Religion:
Free Will

Of course people have free will. Free will is one of the foundations of how we understand each other and especially how we understand each others’ actions. Someone who drives recklessly and gets hurt in a crash doesn’t get as much sympathy as someone who just gets crashed into. Why not? Because it was the reckless driver’s choice to drive recklessly but not the victim’s choice to get hit. Free will is central to our laws and morals.

 

Determinists say that we don’t really have real free will. They say that free will is an illusion, and that the laws of physics control the actions of our neurons. The determinists go on to describe free will as some impossible figment of philosophical imagination: a metaphysical, uninfluenced, personal prime mover. This free will, they say, doesn’t exist.

 

Well, fine, but who cares that this inarticulate philosophical concept doesn’t correspond to reality? We’re talking about free will, something that people personally experience every day.

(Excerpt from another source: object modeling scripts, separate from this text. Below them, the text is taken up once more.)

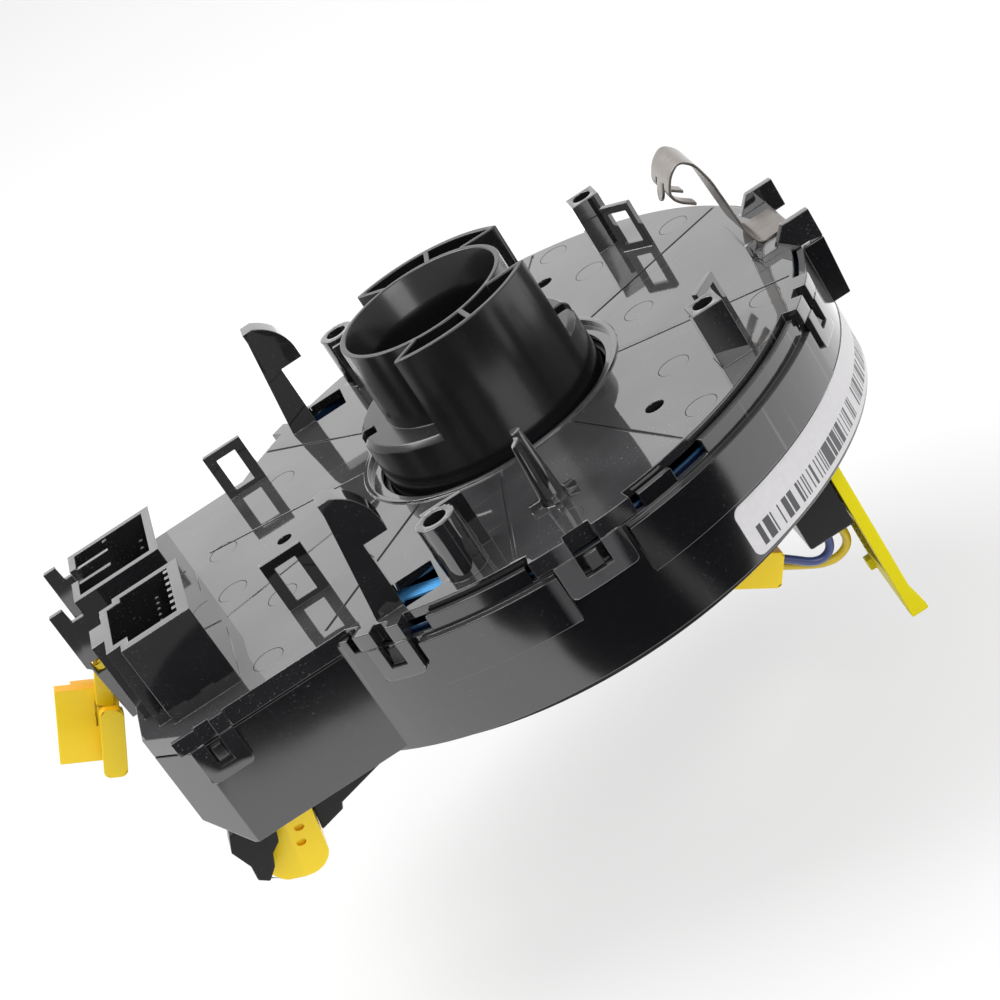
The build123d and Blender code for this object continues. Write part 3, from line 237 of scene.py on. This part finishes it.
def blend_colours(tree, share, first, second):
    """The colour between two, by the share of the second."""
    ends = [value if isinstance(value, bpy.types.NodeSocket) else (*value, 1.0) for value in (first, second)]
    return chain(tree, "ShaderNodeMix", {"data_type": "RGBA"}, i0=share, i6=ends[0], i7=ends[1]).outputs[2]


def moulded(name, colour, roughness, top_painted_shade=None, specular=0.5, coat=0.0, coat_roughness=0.03,
            wave=0.0, grain=0.0, bump=0.1, haze=0.0, sides=0.0, specks=0.0,
            dust_colour=(0.33, 0.33, 0.34), scratches=0.0):
    """A moulded plastic: its colour, a painted shade on faces that look up, the dust on it,
    its skin as a fine relief, and scratches that dull it."""
    material, tree, shader, place = new_finish(name)
    shader.inputs["Specular IOR Level"].default_value = specular
    shader.inputs["Coat Weight"].default_value = coat
    shader.inputs["Coat Roughness"].default_value = coat_roughness
    normal = chain(tree, "ShaderNodeNewGeometry").outputs["Normal"]
    upward = chain(tree, "ShaderNodeSeparateXYZ", i0=normal).outputs[2]
    film = chain(tree, "ShaderNodeGroup", {"node_tree": dust}, Vector=place, Upward=upward,
                 Haze=haze, Sides=sides, Specks=specks)
    lines = chain(tree, "ShaderNodeGroup", {"node_tree": hairlines}, Vector=place, Amount=scratches)
    worn = sums(tree, "MAXIMUM", film.outputs["Specks"], lines.outputs["Mask"])
    # Faces that look up take a painted shade in place of the plastic's own colour
    base = blend_colours(tree, ramp(tree, upward, 0.3, 0.9), colour, top_painted_shade or colour)
    cover = sums(tree, "MAXIMUM", film.outputs["Haze"], worn)
    tree.links.new(blend_colours(tree, cover, base, dust_colour), shader.inputs["Base Color"])
    duller = ramp(tree, worn, 0.0, 1.0, roughness, min(roughness + 0.4, 1.0))
    tree.links.new(duller, shader.inputs["Roughness"])
    if wave or grain:
        surface = chain(tree, "ShaderNodeGroup", {"node_tree": skin}, Vector=place, Wave=wave, Grain=grain)
        relief = chain(tree, "ShaderNodeBump", Strength=1.0, Distance=bump * 0.001,
                       Height=surface.outputs["Height"])
        tree.links.new(relief.outputs[0], shader.inputs["Normal"])
    return material


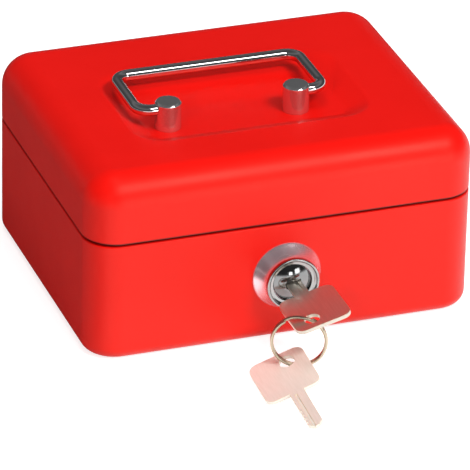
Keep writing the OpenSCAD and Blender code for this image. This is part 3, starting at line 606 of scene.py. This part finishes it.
def bent_wire_tree():
    """Round wire bent to a flat loop with turned-in ends, for the swinging handle."""
    tree, source, sink = shape_tree("bent_wire", [
        ("Wire Radius", FLOAT, WIRE_R * MM), ("Half Width", FLOAT, BAIL_HALF * MM),
        ("Reach", FLOAT, BAIL_REACH * MM), ("Bend Radius", FLOAT, BEND_R * MM),
        ("Pivot Start", FLOAT, (POST_DX + POST_TOP_R - WIRE_END_IN) * MM),
        ("Pivot", VECTOR, (HANDLE_X * MM, HANDLE_Y * MM, PIVOT_Z * MM)), ("Finish", MATERIAL, None)])
    wide, reach, start = (source.outputs[k] for k in ("Half Width", "Reach", "Pivot Start"))
    left, left_start = math_node(tree, "MULTIPLY", wide, -1.0), math_node(tree, "MULTIPLY", start, -1.0)
    # corners of the loop from one pivot to the other; 0 leaves a corner on the pivots' line
    across = (start, wide, wide, left, left, left_start)
    away = (0.0, 0.0, reach, reach, 0.0, 0.0)
    spot = tree.nodes.new("ShaderNodeCombineXYZ")
    for axis, row in (("X", across), ("Y", away)):
        pick = add(tree, "GeometryNodeIndexSwitch", data_type="FLOAT")
        while len(pick.index_switch_items) < len(row):
            pick.index_switch_items.new()
        link(tree, tree.nodes.new("GeometryNodeInputIndex").outputs[0], pick.inputs["Index"])
        for i, value in enumerate(row):
            feed(tree, value, pick.inputs[i + 1])
        link(tree, pick.outputs[0], spot.inputs[axis])
    points = add(tree, "GeometryNodePoints", Count=len(across))
    link(tree, spot.outputs[0], points.inputs["Position"])
    line = tree.nodes.new("GeometryNodePointsToCurves")
    link(tree, points.outputs[0], line.inputs["Points"])
    bends = add(tree, "GeometryNodeFilletCurve", mode="POLY", Count=BEND_STEPS)
    link(tree, line.outputs[0], bends.inputs["Curve"])
    link(tree, source.outputs["Bend Radius"], bends.inputs["Radius"])
    wire = swept_wire(tree, bends.outputs["Curve"], source.outputs["Wire Radius"], WIRE_SIDES)
    place = add(tree, "GeometryNodeTransform")
    link(tree, wire, place.inputs["Geometry"])
    link(tree, source.outputs["Pivot"], place.inputs["Translation"])
    finish_tree(tree, place.outputs["Geometry"], source, sink)
    return tree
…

Of course that everyday sort of free will exists.

 

Everyday free will is a natural capacity that we evolved, like color vision. It is the capcity to deliberate, to consider options and choose one. It doesn't isolate us from the laws of cause an effect any more than color vision does.

 

[This essay shouldn’t be taken as a paraphrase of Daniel Dennett’s writing on free will, but it is totally inspired by that writing.]

—JoT
November 2004

PS: The Southern Baptists have addressed the issue of whether people have free will or whether God knows in advance what each person is going to do. Their answer is "Yes."